E a conversa com o Paulo viajou por todos os cantos em que andou, sempre de carona, fato de que se orgulhava por ter conhecido o Brasil e toda a América do Sul. Foi com uns amigos, preso no Uruguai, ainda na época em que as ditaduras estavam à solta por esses lados. A prisão foi por engano e se suspeitava que os policiais queriam extorqui-los.  Como não tinham dinheiro, o jeito foi libertá-los. No final considerou que a prisão foi proveitosa, pois arranjaram lugar para dormir e comida de graça.

Já com a conversa em ritmo de cruzeiro minha filha ainda pequena, aparece com uma bela jabuticaba e oferece para o Paulo. Ele olhou bem a jabuticaba e comentou: “É pra levar para repartir em casa ou como aqui mesmo”. Ri muito e até demorei para explicar que era a primeira produção e só deu mesmo meia dúzia da saborosa fruta. E o Paulo, um naturista autodidata, discorreu longa conversa sobre a fruta que só existe no Brasil. Contou que eu um sítio da família no sul do estado, havia vários pés e na florada, era a alegria das abelhas que ele criava para a produção de mel.
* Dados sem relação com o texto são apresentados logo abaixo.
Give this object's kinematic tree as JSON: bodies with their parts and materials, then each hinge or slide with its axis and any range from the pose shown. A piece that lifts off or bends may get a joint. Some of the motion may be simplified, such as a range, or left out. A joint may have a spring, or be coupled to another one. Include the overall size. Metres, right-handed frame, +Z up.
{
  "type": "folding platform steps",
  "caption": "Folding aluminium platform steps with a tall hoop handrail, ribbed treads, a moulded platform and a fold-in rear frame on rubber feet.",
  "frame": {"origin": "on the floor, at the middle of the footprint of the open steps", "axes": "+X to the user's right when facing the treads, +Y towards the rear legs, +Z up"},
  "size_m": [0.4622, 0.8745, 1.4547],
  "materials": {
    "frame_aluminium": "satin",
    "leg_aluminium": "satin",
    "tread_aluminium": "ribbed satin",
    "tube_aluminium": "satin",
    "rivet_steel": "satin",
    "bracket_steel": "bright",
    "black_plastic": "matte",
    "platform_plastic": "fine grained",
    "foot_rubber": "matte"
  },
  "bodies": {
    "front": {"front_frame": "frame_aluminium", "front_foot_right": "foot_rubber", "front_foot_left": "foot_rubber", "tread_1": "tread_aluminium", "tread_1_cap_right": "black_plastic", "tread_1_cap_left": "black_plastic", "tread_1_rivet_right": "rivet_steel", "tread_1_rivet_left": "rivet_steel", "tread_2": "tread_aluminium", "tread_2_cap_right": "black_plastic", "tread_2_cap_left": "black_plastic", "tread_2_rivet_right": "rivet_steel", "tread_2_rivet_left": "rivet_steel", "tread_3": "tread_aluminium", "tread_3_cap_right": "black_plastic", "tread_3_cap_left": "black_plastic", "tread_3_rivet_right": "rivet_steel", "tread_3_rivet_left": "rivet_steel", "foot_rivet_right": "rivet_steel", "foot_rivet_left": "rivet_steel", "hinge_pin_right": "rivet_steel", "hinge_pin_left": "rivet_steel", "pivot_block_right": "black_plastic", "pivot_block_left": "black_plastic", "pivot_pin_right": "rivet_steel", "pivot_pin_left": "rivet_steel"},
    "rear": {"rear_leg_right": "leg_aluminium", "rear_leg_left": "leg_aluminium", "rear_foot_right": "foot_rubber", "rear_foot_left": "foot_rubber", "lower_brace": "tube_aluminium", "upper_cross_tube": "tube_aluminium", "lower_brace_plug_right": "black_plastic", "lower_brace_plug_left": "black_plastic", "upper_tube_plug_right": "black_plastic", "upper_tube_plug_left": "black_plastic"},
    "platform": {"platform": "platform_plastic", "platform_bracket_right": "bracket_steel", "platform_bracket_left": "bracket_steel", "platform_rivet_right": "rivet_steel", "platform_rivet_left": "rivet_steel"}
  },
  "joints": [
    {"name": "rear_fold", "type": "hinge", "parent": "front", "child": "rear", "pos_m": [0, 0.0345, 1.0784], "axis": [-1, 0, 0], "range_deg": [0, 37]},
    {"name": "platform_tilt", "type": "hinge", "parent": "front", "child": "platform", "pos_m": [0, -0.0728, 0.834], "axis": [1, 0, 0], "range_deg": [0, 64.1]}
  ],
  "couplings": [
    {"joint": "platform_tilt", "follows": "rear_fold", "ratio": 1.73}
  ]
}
Às vezes ele aparecia para tomar um vinho e fazer uma boquinha e não só uma vez dormiu em casa sempre com a complacência da Celinha que tinha por ele muito carinho. Gostava de um baseado, que fumava sem nenhum constrangimento, mas pedia para levá-lo para fora para não deixar cheiro na casa.
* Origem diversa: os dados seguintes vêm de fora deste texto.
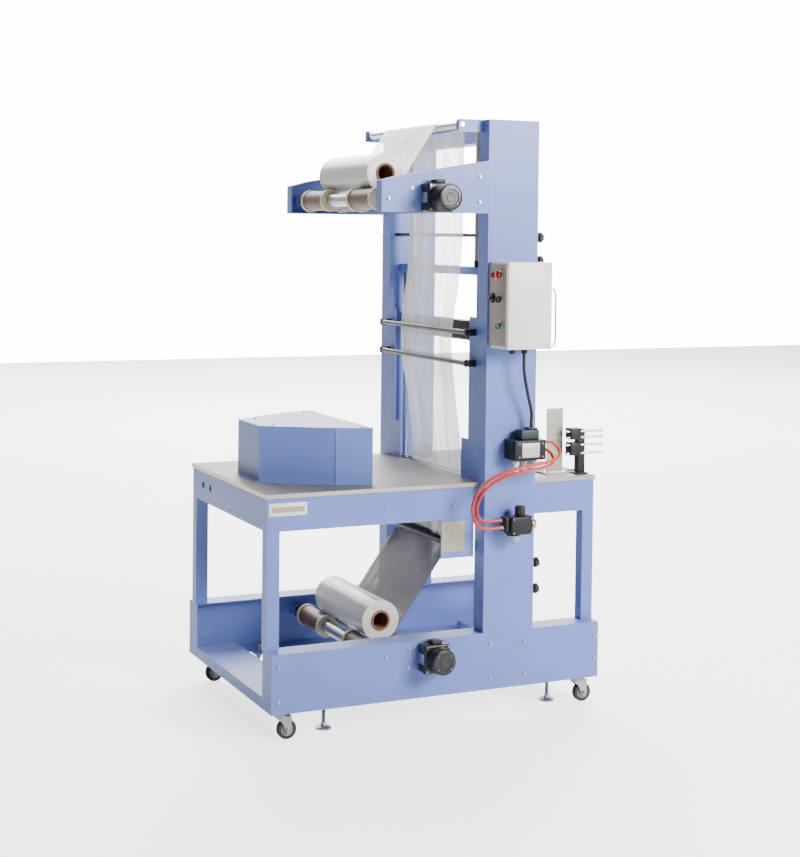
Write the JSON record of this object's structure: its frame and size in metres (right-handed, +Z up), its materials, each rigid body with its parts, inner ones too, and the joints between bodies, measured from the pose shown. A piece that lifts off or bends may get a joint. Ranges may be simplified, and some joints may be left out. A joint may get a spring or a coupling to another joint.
{
  "type": "film sleeve sealing machine",
  "caption": "Free-standing sleeve sealer: worktop on a casters base, gantry columns, film cradles above and below, and a sliding jaw that seals the film curtain at the table.",
  "frame": {"origin": "middle of the machine's outer box on the floor", "axes": "+X the way the product travels, +Y from the operator's side to the rear, +Z up"},
  "size_m": [1.215, 0.9222, 1.925],
  "materials": {
    "blue_paint": "satin powder coat",
    "stainless": "brushed",
    "zinc": "zinc plated",
    "chromed": "polished",
    "black_alloy": "black anodised",
    "motor_black": "satin",
    "black_plastic": "matte",
    "roller_drum": "sealed, with plastic rims",
    "film": "thin translucent film",
    "box_white": "satin",
    "hose_orange": "gloss",
    "cable_black": "matte",
    "wheel_grey": "matte",
    "button_red": "gloss",
    "button_green": "gloss"
  },
  "bodies": {
    "frame": {"base_frame": "blue_paint", "table_frame_infeed": "blue_paint", "table_frame_outfeed": "blue_paint", "column_front": "blue_paint", "column_rear": "blue_paint", "cradle_arm_front": "blue_paint", "cradle_arm_rear": "blue_paint", "cradle_tie_bar": "blue_paint", "top_crossbeam": "blue_paint", "jaw_crossbeam": "blue_paint", "guide_cover_front": "blue_paint", "guide_cover_rear": "blue_paint", "infeed_cover": "blue_paint", "worktop_infeed": "stainless", "worktop_outfeed": "stainless", "lower_jaw": "stainless", "outfeed_guide_plate": "stainless", "cylinder_front": "stainless", "cylinder_rear": "stainless", "film_guide_bar_upper": "chromed", "film_guide_bar_lower": "chromed", "outfeed_guide_stand": "black_alloy", "valve_block": "black_alloy", "air_regulator": "black_alloy", "gear_motor_upper": "motor_black", "gear_motor_lower": "motor_black", "upper_web": "film", "lower_web": "film", "control_box": "box_white", "control_cable": "cable_black", "air_tube_outer": "hose_orange", "air_tube_inner": "hose_orange"},
    "upper_jaw": {"upper_jaw": "black_alloy"},
    "upper_film_roll": {"upper_film_roll": "film"},
    "upper_idler_roller": {"upper_idler_roller": "roller_drum"},
    "upper_drive_roller": {"upper_drive_roller": "roller_drum"},
    "lower_film_roll": {"lower_film_roll": "film"},
    "lower_idler_roller": {"lower_idler_roller": "roller_drum"},
    "lower_drive_roller": {"lower_drive_roller": "roller_drum"},
    "top_roller": {"top_roller": "chromed"},
    "inner_top_roller": {"inner_top_roller": "chromed"},
    "mid_roller": {"mid_roller": "black_alloy"},
    "lower_guide_roller": {"lower_guide_roller": "black_alloy"},
    "caster_fork_infeed_front": {"caster_fork_infeed_front": "zinc"},
    "caster_wheel_infeed_front": {"caster_wheel_infeed_front": "wheel_grey"},
    "levelling_foot_infeed_front": {"levelling_foot_infeed_front": "zinc"},
    "caster_fork_infeed_rear": {"caster_fork_infeed_rear": "zinc"},
    "caster_wheel_infeed_rear": {"caster_wheel_infeed_rear": "wheel_grey"},
    "levelling_foot_infeed_rear": {"levelling_foot_infeed_rear": "zinc"},
    "caster_fork_outfeed_front": {"caster_fork_outfeed_front": "zinc"},
    "caster_wheel_outfeed_front": {"caster_wheel_outfeed_front": "wheel_grey"},
    "levelling_foot_outfeed_front": {"levelling_foot_outfeed_front": "zinc"},
    "caster_fork_outfeed_rear": {"caster_fork_outfeed_rear": "zinc"},
    "caster_wheel_outfeed_rear": {"caster_wheel_outfeed_rear": "wheel_grey"},
    "levelling_foot_outfeed_rear": {"levelling_foot_outfeed_rear": "zinc"},
    "button_red": {"button_red": "button_red"},
    "button_black": {"button_black": "black_plastic"},
    "button_green": {"button_green": "button_green"},
    "selector": {"selector": "black_plastic"},
    "regulator_knob": {"regulator_knob": "black_plastic"}
  },
  "joints": [
    {"name": "jaw_travel", "type": "slide", "parent": "frame", "child": "upper_jaw", "axis": [0, 0, 1], "range_m": [-0.44, 0]},
    {"name": "upper_roll_spin", "type": "hinge", "parent": "frame", "child": "upper_film_roll", "pos_m": [-0.1455, 0.06015, 1.75221], "axis": [0, 1, 0], "continuous": true},
    {"name": "upper_idler_spin", "type": "hinge", "parent": "frame", "child": "upper_idler_roller", "pos_m": [-0.2055, 0.06015, 1.668], "axis": [0, 1, 0], "continuous": true},
    {"name": "upper_drive_spin", "type": "hinge", "parent": "frame", "child": "upper_drive_roller", "pos_m": [-0.0855, 0.06015, 1.668], "axis": [0, 1, 0], "continuous": true},
    {"name": "lower_roll_spin", "type": "hinge", "parent": "frame", "child": "lower_film_roll", "pos_m": [-0.1455, 0.06015, 0.29921], "axis": [0, 1, 0], "continuous": true},
    {"name": "lower_idler_spin", "type": "hinge", "parent": "frame", "child": "lower_idler_roller", "pos_m": [-0.2055, 0.06015, 0.215], "axis": [0, 1, 0], "continuous": true},
    {"name": "lower_drive_spin", "type": "hinge", "parent": "frame", "child": "lower_drive_roller", "pos_m": [-0.0855, 0.06015, 0.215], "axis": [0, 1, 0], "continuous": true},
    {"name": "top_roller_spin", "type": "hinge", "parent": "frame", "child": "top_roller", "pos_m": [0.0485, 0.06015, 1.908], "axis": [0, 1, 0], "continuous": true},
    {"name": "inner_top_roller_spin", "type": "hinge", "parent": "frame", "child": "inner_top_roller", "pos_m": [0.1275, 0.06015, 1.908], "axis": [0, 1, 0], "continuous": true},
    {"name": "mid_roller_spin", "type": "hinge", "parent": "frame", "child": "mid_roller", "pos_m": [0.1505, 0.06015, 1.555], "axis": [0, 1, 0], "continuous": true},
    {"name": "lower_guide_roller_spin", "type": "hinge", "parent": "frame", "child": "lower_guide_roller", "pos_m": [0.0925, 0.06015, 0.54], "axis": [0, 1, 0], "continuous": true},
    {"name": "caster_swivel_infeed_front", "type": "hinge", "parent": "frame", "child": "caster_fork_infeed_front", "pos_m": [-0.5495, -0.28285, 0.08], "axis": [0, 0, 1], "continuous": true},
    {"name": "caster_roll_infeed_front", "type": "hinge", "parent": "caster_fork_infeed_front", "child": "caster_wheel_infeed_front", "pos_m": [-0.5275, -0.28285, 0.031], "axis": [0, 1, 0], "continuous": true},
    {"name": "foot_screw_infeed_front", "type": "hinge", "parent": "frame", "child": "levelling_foot_infeed_front", "pos_m": [-0.3825, -0.23285, 0.05], "axis": [0, 0, 1], "continuous": true},
    {"name": "caster_swivel_infeed_rear", "type": "hinge", "parent": "frame", "child": "caster_fork_infeed_rear", "pos_m": [-0.5495, 0.40315, 0.08], "axis": [0, 0, 1], "continuous": true},
    {"name": "caster_roll_infeed_rear", "type": "hinge", "parent": "caster_fork_infeed_rear", "child": "caster_wheel_infeed_rear", "pos_m": [-0.5275, 0.40315, 0.031], "axis": [0, 1, 0], "continuous": true},
    {"name": "foot_screw_infeed_rear", "type": "hinge", "parent": "frame", "child": "levelling_foot_infeed_rear", "pos_m": [-0.3825, 0.35315, 0.05], "axis": [0, 0, 1], "continuous": true},
    {"name": "caster_swivel_outfeed_front", "type": "hinge", "parent": "frame", "child": "caster_fork_outfeed_front", "pos_m": [0.5105, -0.28285, 0.08], "axis": [0, 0, 1], "continuous": true},
    {"name": "caster_roll_outfeed_front", "type": "hinge", "parent": "caster_fork_outfeed_front", "child": "caster_wheel_outfeed_front", "pos_m": [0.5325, -0.28285, 0.031], "axis": [0, 1, 0], "continuous": true},
    {"name": "foot_screw_outfeed_front", "type": "hinge", "parent": "frame", "child": "levelling_foot_outfeed_front", "pos_m": [0.4285, -0.23285, 0.05], "axis": [0, 0, 1], "continuous": true},
    {"name": "caster_swivel_outfeed_rear", "type": "hinge", "parent": "frame", "child": "caster_fork_outfeed_rear", "pos_m": [0.5105, 0.40315, 0.08], "axis": [0, 0, 1], "continuous": true},
    {"name": "caster_roll_outfeed_rear", "type": "hinge", "parent": "caster_fork_outfeed_rear", "child": "caster_wheel_outfeed_rear", "pos_m": [0.5325, 0.40315, 0.031], "axis": [0, 1, 0], "continuous": true},
    {"name": "foot_screw_outfeed_rear", "type": "hinge", "parent": "frame", "child": "levelling_foot_outfeed_rear", "pos_m": [0.4285, 0.35315, 0.05], "axis": [0, 0, 1], "continuous": true},
    {"name": "button_red_press", "type": "slide", "parent": "frame", "child": "button_red", "axis": [1, 0, 0], "range_m": [0, 0.003], "stiffness_N_per_m": 300},
    {"name": "button_black_press", "type": "slide", "parent": "frame", "child": "button_black", "axis": [1, 0, 0], "range_m": [0, 0.003], "stiffness_N_per_m": 300},
    {"name": "button_green_press", "type": "slide", "parent": "frame", "child": "button_green", "axis": [1, 0, 0], "range_m": [0, 0.003], "stiffness_N_per_m": 300},
    {"name": "selector_turn", "type": "hinge", "parent": "frame", "child": "selector", "pos_m": [0.1282, -0.37085, 1.357], "axis": [1, 0, 0], "range_deg": [-45, 45]},
    {"name": "regulator_knob_turn", "type": "hinge", "parent": "frame", "child": "regulator_knob", "pos_m": [0.2275, -0.38785, 0.675], "axis": [0, 0, 1], "range_deg": [-360, 360]}
  ],
  "couplings": [
    {"joint": "upper_idler_spin", "follows": "upper_roll_spin", "ratio": -1.7105},
    {"joint": "upper_drive_spin", "follows": "upper_roll_spin", "ratio": -1.7105},
    {"joint": "lower_idler_spin", "follows": "lower_roll_spin", "ratio": -1.7105},
    {"joint": "lower_drive_spin", "follows": "lower_roll_spin", "ratio": -1.7105}
  ]
}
Paulinho viajou antes do combinado sem realizar o seu sonho de viagem deixando um filho e, comigo, mais de mil poemas inéditos para que eu lesse e opinasse. Na sua última visita, levou uns dez livros de minha biblioteca, que pretendia ler numa temporada que passaria no sítio. Nunca mais voltou e só soube de sua morte após tentar ligar para seu telefone que não atendia. Só soube mesmo depois que consegui o telefone de sua irmã.

Lembrei do Paulo Duarte ao ver a minha jabuticabeira carregada de flores que em breve serão frutos que prazerosamente divido com maritacas, sabias e bem-te-vis.